Gerhard Schroeder, który był kanclerzem Niemiec w latach 1998-2005, spotkał się z ostrą krytyką ze strony opinii publicznej za pozostawanie na lukratywnym stanowisku w spółce Rosnieft. Niemiec zasiadał w radzie nadzorczej koncernu naftowego od 2017 roku.
"Nie ma nic bardziej gorzkiego, Gerhard Schroeder pomylił się" - pisze Matthias Koch w komentarzu dotyczącym odejścia byłego kanclerza z rady nadzorczej rosyjskiego koncernu naftowego Rosnieft. Jak podkreśla, "nareszcie Gerhard Schroeder kończy coś, czego nie powinien był zaczynać".
Rosnieft poinformował w piątkowym oświadczeniu, cytowanym przez Agencję Reutera, że Gerhard Schroeder i niemiecki biznesmen Matthias Warnig odchodzą z rady nadzorczej rosyjskiej spółki. Mieli oni przekazać, że nie mogą dłużej piastować swoich funkcji.

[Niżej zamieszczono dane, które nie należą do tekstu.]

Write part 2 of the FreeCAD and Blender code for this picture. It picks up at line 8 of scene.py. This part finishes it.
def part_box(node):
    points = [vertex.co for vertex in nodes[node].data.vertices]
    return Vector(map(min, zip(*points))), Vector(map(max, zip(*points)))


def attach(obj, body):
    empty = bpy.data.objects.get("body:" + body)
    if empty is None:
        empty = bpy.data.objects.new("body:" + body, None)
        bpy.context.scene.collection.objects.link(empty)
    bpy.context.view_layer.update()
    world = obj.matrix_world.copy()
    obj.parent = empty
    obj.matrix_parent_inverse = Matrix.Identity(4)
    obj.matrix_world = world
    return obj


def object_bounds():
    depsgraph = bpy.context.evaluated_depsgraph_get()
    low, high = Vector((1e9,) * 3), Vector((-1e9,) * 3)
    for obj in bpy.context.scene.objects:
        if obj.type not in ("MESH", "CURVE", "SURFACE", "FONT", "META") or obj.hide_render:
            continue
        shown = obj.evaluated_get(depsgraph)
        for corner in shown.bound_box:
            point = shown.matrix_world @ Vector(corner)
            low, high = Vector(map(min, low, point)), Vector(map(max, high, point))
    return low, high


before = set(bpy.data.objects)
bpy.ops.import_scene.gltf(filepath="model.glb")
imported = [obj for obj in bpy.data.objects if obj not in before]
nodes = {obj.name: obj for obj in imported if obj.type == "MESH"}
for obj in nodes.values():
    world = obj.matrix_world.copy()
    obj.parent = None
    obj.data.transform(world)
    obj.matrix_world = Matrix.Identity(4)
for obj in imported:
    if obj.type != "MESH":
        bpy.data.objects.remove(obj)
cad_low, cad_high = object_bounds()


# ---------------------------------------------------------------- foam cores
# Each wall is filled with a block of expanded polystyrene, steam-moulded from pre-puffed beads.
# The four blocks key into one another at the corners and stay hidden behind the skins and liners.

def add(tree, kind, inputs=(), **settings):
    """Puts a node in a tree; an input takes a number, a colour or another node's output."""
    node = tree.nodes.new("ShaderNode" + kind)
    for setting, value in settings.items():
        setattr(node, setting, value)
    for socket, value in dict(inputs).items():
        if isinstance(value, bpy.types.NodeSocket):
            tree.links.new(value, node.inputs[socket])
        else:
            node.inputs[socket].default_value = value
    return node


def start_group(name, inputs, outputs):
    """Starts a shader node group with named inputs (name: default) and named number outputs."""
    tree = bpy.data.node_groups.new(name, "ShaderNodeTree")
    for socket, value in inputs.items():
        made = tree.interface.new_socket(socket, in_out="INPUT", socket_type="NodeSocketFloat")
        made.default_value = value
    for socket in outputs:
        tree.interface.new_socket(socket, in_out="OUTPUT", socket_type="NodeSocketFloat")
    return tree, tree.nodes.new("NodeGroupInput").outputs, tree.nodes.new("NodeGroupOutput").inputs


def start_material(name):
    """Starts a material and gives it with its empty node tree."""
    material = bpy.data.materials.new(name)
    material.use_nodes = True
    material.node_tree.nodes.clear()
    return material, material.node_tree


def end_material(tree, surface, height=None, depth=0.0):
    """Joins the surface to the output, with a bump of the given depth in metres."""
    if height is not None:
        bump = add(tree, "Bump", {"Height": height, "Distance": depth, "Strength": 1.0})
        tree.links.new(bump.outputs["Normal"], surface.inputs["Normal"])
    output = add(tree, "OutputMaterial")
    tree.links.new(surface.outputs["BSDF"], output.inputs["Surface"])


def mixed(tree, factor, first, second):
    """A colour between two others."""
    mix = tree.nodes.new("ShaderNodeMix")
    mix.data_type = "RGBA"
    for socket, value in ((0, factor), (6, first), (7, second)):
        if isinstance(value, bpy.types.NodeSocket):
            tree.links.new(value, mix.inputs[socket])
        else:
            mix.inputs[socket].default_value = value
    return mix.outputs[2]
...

Gerhard Schroeder odchodzi z Rosnieftu
Publicysta pisze, że dziwne obstawanie przy stanowiskach w rosyjskim przemyśle energetycznym wprawiło w zdumienie "zarówno przyjaciół, jak i wrogów: skąd wziął się (...) ten upór? Wieloletni skandal polityczny stawał się coraz bardziej psychodramą: wieloletni powiernicy skarżyli się, że nie mogą się dotrzeć do 'Gerda'".

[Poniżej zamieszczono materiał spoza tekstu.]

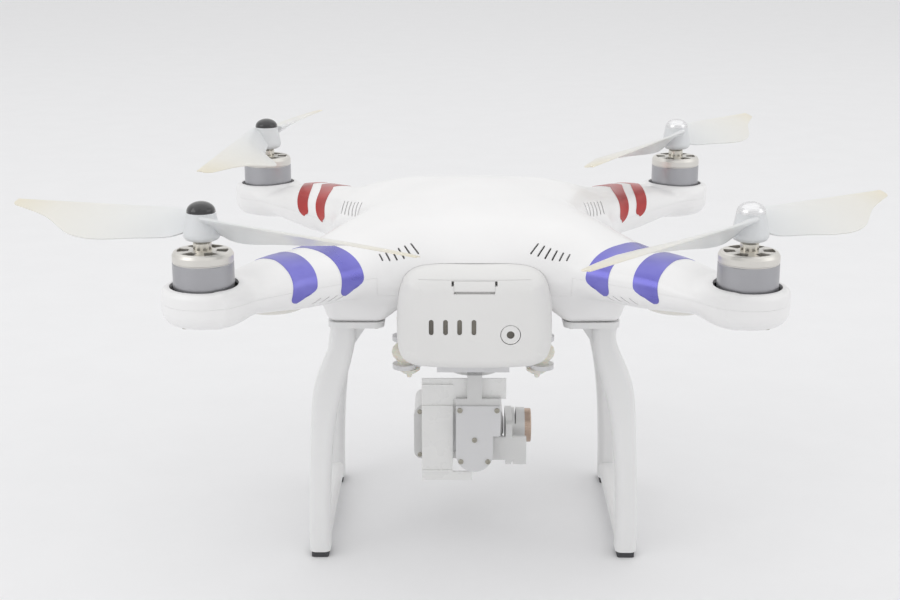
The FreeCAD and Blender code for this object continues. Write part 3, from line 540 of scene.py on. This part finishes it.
def grid_faces(rows, columns):
    faces = []
    for i in range(rows):
        for j in range(columns):
            a = i * (columns + 1) + j
            faces.append((a, a + 1, a + columns + 2, a + columns + 1))
    return faces


def make_band(name, direction, ridge, end, stop, slot):
    """One band wrapped over the arm: straight on the far flank, drifting to its other span on the rear-facing one."""
    rows, columns = 64, 12
    mean_end, end_slant = stop
    points = []
    for i in range(rows + 1):
        share = -1.0 + 2.0 * i / rows
        share = math.copysign(1.0 - (1.0 - abs(share)) ** 1.3, share)
        drift = max(share * direction[1], 0.0) ** 1.1
        inner, outer = (r + (e - r) * drift for r, e in zip(ridge, end))
        middle, half = (inner + outer) / 2.0, (outer - inner) / 2.0
        from_end = (1.0 - abs(share)) * 40.0
        width = half
        if from_end < BAND_CORNER:
            width = half - BAND_CORNER + math.sqrt(BAND_CORNER**2 - (BAND_CORNER - from_end) ** 2)
        for j in range(columns + 1):
            side = -1.0 + 2.0 * j / columns
            turn = math.radians(mean_end + end_slant * side)
            points.append(surface_point(direction, middle + side * width, share * turn))
    centre = (ridge[0] + ridge[1]) / 2.0
    points = settle(hull_field, np.array(points), BAND_PROUD)
    piece = mesh_piece(name, points, grid_faces(rows, columns))
    facing_out(piece, (direction[0] * centre / ROOT2, direction[1] * centre / ROOT2, SEAM_Z))
    thickened(piece, 0.17)
    smooth(piece, 50.0)
    return dress(piece, "airframe", slot)


def make_bands():
    for end, sign, slot in (("rear", -1, "stripe_blue"), ("front", 1, "stripe_red")):
        for side, mirror in (("left", -1), ("right", 1)):
            for place, (ridge, tip) in zip(("inner", "outer"), BANDS[end]):
                band = make_band(f"{end}_{side}_{place}_band", (mirror, sign), ridge, tip, BAND_END_ANGLE[end], slot)
                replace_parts(band, f"{end}_arm_stripes")


# ---------------------------------------------------------------- arm lights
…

Zdaniem Kocha "Schroeder był manipulowany przez wyszkolonego oficera KGB Władimira Putina za pomocą wszystkich możliwych sztuczek, nawet w okresie, gdy był kanclerzem. Schroeder nie chciał przyznać się do tego potwornego faktu, można to zrozumieć".
Były kanclerz "do samego końca przestrzegał przed demonizowaniem swojego rzekomego przyjaciela na Kremlu, który jednak zarządził największą wojnę lądową w Europie od 1945 r., skazał dziesiątki tysięcy ludzi na śmierć i cierpienie, a nawet odznaczył oprawców i morderców Buczy medalami honorowymi" - zauważa autor.
Na tym tle "samotna walka byłego kanclerza o swój honor zamieniła się w żałosną walkę z rzeczywistością. Schroeder nie pomylił się w jakimś szczególe, ale w kwestii centralnej dla jego życia politycznego" - pisze Koch.
"Jakie impulsy spowodowały podjęcie przez Schroedera spóźnionego kroku, na razie nie wiadomo. (...) Niezależnie od tego, co się stało, jest już za późno. Nieodwracalne szkody już dawno zostały wyrządzone, zarówno samemu Schroederowi, jak i całym Niemcom" - czytamy w tekście.